The increase backed by the Republican vice presidential nominee will, at current prices, raise oil revenue to $11 billion this year -- almost twice what the state needs to fund its government -- state documents show. Alaska also has gotten more money from the federal government than its residents pay in taxes -- $1.75 per tax dollar in 2006, the most recent year available, according to the Tax Foundation, a Washington research group.
``Alaska is an outlier,'' Thomas Mann, a senior fellow at the Brookings Institution in Washington, said in an interview. ``They have traditionally used their fossil-fuel resources to generate some wealth for the citizens of the state.''
Republican presidential nominee John McCain, who last week chose Palin as his running mate, is campaigning as a tax-cutter and opposes raising taxes on oil companies because he says they discourage investment and cut production.
``There's never a good reason to raise taxes,'' said Grover Norquist, president of Americans for Tax Reform, a Washington group that encourages politicians to sign a no-new-taxes pledge. ``She does have a track record of cutting other taxes. We're interested in what she does going forward.''
Alaska has no state income, property or sales tax.
``It's like Dubai. It gets enormous royalties and taxes and fees of various types from oil,'' said Chris Edwards, an economist and state budget expert at the Cato Institute, a Washington group that advocates low taxes and small government.
Current Price
According to the state Legislative Finance Division, Alaska will get $11 billion in oil taxes and royalties -- $5 billion more than the $6 billion fiscal 2009 budget -- if prices average $106 a barrel, yesterday's price on the New York Mercantile Exchange. The state received $5.1 billion from oil companies in fiscal 2007, when it had a $1.2 billion surplus.
Each Alaska resident gets an annual rebate from state oil revenue, and this year Palin added $1,200 more to the $2,100 check each person received.
Palin, 44, proposed the tax increase Sept. 4, 2007, and called a special legislative session to pass it.

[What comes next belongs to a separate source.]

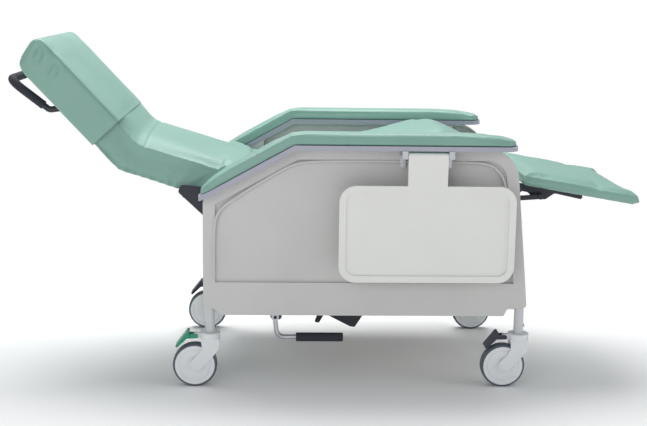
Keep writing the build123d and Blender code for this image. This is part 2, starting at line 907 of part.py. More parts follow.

At an Oct. 12 community meeting in Anchorage, the governor referred to oil as ``our very valuable non-renewable resource.''
``When we develop our natural resources, we will do so for the maximum benefit of Alaskans,'' she said then. Palin signed the tax increase Dec. 19.
Obama's Proposal
Edwards said Palin's oil tax is similar to the windfall profits tax proposed by Democratic presidential nominee Barack Obama. McCain, 72, has criticized Obama's plan.